La oposición venezolana, tras años de atajos erráticos y desaciertos estratégicos que desembocaron en derrotas de proporciones épicas, ha decidido retomar la ruta electoral. Las guarimbas de 2014 y 2017 -que dejaron decenas de muertos, heridos y presos políticos-, la política abstencionista pese al creciente rechazo ciudadano hacia el chavismo, la autoproclamación fallida de Juan Guaidó como presidente interino, el intento de golpe de Estado en 2019 y el bochornoso episodio de la invasión por Macuto en 2020 son solo algunos de los costosos errores que facilitaron la consolidación interna del chaveco-madurismo en el poder.
Sin una reflexión autocrítica real sobre estos errores, la otrora oposición abstencionista ha dado un giro abrupto al reivindicar el camino electoral como vía para recuperar la democracia. Ha manifestado su intención de participar en elecciones primarias, con el objetivo de elegir a un candidato unitario que enfrente a Nicolás Maduro en las presidenciales de 2024. Estas primarias representan, sin duda, una oportunidad clave para consolidar una candidatura fuerte, legítima y respaldada por el electorado.
Sin embargo, la inclusión de candidatos políticamente inhabilitados (como María Corina Machado, Henrique Capriles y Freddy Superlano) plantea serias controversias. Aunque es indiscutible que dichas inhabilitaciones son arbitrarias, ilegales y parte del aparato autoritario que busca excluir adversarios, también es cierto que constituyen un impedimento jurídico concreto que restringe su participación en la contienda electoral.
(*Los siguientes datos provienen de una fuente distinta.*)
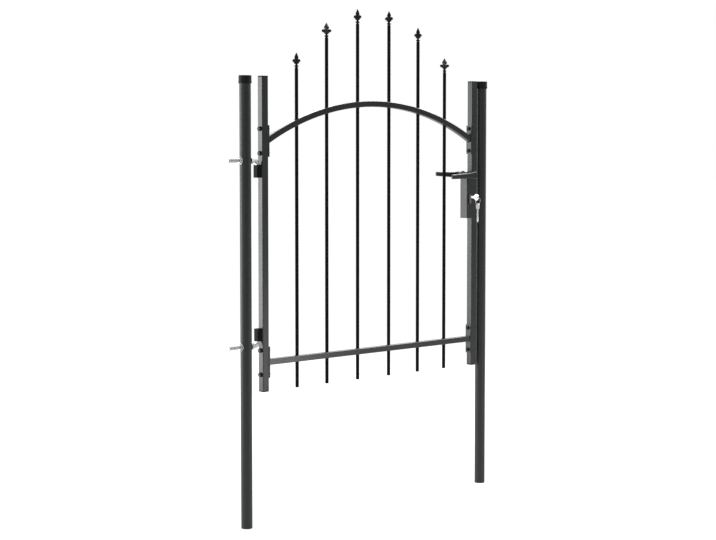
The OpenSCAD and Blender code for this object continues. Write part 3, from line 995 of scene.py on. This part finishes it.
# %% One bracket bolt along +X
HEAD_AF = 0.013
SHIM_R = size("hinge_side_bolts").y / 2
SHIM_T = 0.0016
SHANK_R = 0.004
FINE_PITCH, FINE_DEPTH = 0.00125, 0.0006
stile_w = size("hinge_stile").x
stile_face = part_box("hinge_stile")[0].x
plate_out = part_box("hinge_side_arch_plate")[1].x - stile_face
bolt_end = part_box("hinge_side_bolts")[1].x - stile_face
HEAD_H = stile_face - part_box("hinge_side_bolts")[0].x - SHIM_T
head = hexagon("bolt_head", HEAD_AF, HEAD_H, 0)
head.data.transform(Matrix.Translation((-SHIM_T, 0, 0)) @ Matrix.Rotation(pi, 4, "Z"))
shim = disc("shim", SHIM_R, SHIM_T, -SHIM_T)
modify(shim, "BEVEL", width=0.0003, segments=2, limit_method="ANGLE")
mate = hexagon("bolt_nut", HEAD_AF, HEAD_H, SHANK_R)
mate.data.transform(Matrix.Translation((plate_out, 0, 0)))
end_thread = threaded("end_thread", stile_w - 0.002, bolt_end, SHANK_R, FINE_PITCH, FINE_DEPTH, steps=20)
shank = disc("shank", SHANK_R - FINE_DEPTH / 2, stile_w)
bracket_bolt = join(head, shim, mate, end_thread, shank)
print("bracket bolt", len(bracket_bolt.data.polygons), "faces")

# %% [markdown]
# Two bolts go through each plate, one above and one below the rail. The bolts on the latch
# side point the other way, so their copies are turned half round.

# %% Eight bracket bolts
rail_z = middle("hinge_side_rail_plate").z
arch_z = middle("hinge_side_arch_plate").z
half_pitch = rail_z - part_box("hinge_side_bolts")[0].z - SHIM_R
leaf_left, leaf_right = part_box("hinge_stile")[0].x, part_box("latch_stile")[1].x
for side, x, turn in (("hinge_side", leaf_left, 0), ("latch_side", leaf_right, pi)):
    bolts = []
    for z in (rail_z - half_pitch, rail_z + half_pitch, arch_z - half_pitch, arch_z + half_pitch):
        twist = Matrix.Rotation(radians(13 + 31 * len(bolts)), 4, "X")
        place = Matrix.Translation((x, 0, z)) @ Matrix.Rotation(turn, 4, "Z") @ twist
        bolts.append(copy_to(bracket_bolt, f"{side}_bolt_{len(bolts) + 1}", place))
    bolts = join(*bolts)
    bolts.name = f"{side}_bracket_bolts"
    hand_over(bolts, black_oxide, "black_fasteners", "leaf", f"{side}_bolts")
discard(bracket_bolt)
print("bracket bolts at", round(rail_z - half_pitch, 4), round(arch_z + half_pitch, 4))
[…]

Este dilema no puede abordarse con evasivas ni con discursos emocionales. Por un lado, hay que denunciar enérgicamente las inhabilitaciones como parte del andamiaje represivo del régimen. Pero por otro, es innegable que permitir la postulación de candidatos que no pueden legalmente inscribirse ante el CNE debilita la legitimidad del proceso y genera falsas expectativas en la ciudadanía. Se corre el riesgo de elegir a un candidato que, sin importar el respaldo popular que obtenga, no podrá competir formalmente en las elecciones presidenciales de 2024. La pregunta, incómoda pero necesaria, es: ¿para qué elegir un candidato que no podrá postularse ante el árbitro electoral?
Algunos sostienen que permitir su participación en las primarias es un acto de resistencia simbólica frente al autoritarismo. Incluso afirman que un amplio respaldo en las urnas podría forzar al régimen a levantar las inhabilitaciones. Pero esta visión desconoce la verdadera naturaleza del madurismo, o peor aún, encubre una estrategia de confrontación que podría llevar nuevamente a escenarios de polarización estéril y conflictividad política. Escuchar a una candidata afirmar que “desconoce al CNE”, que invoca a las Fuerzas Armadas, que habla de desobediencia civil y asegura que irá “hasta el final”, resulta inquietante. Ya lo advirtió Andrés Caleca, candidato independiente en las primarias: “Conmigo no cuenten para abandonar la ruta electoral”.
Las encuestas muestran con claridad que la intención de voto opositor supera ampliamente a la del chavismo. Una candidatura unitaria y viable podría desalojar al facho-chaveco-madurismo del poder, incluso sin condiciones óptimas. Pero para ello, es imprescindible que la oposición se recomponga con madurez, dejando atrás la arrogancia y la exclusión, priorizando el hecho electoral como instrumento fundamental para la resolución pacífica de los conflictos políticos.
Además, urge la construcción de un programa mínimo de consenso entre los candidatos, con propuestas sólidas y realistas, que conecten con las aspiraciones de la ciudadanía. Venezuela no necesita mesías, ni discursos maniqueos que simplifican la realidad en términos de “bien contra mal”. Tampoco requiere venganzas ni radicalismos que solo sirven para alimentar el autoritarismo en el poder. Necesitamos sensatez, unidad y compromiso democrático para recuperar la institucionalidad y reconstruir el país.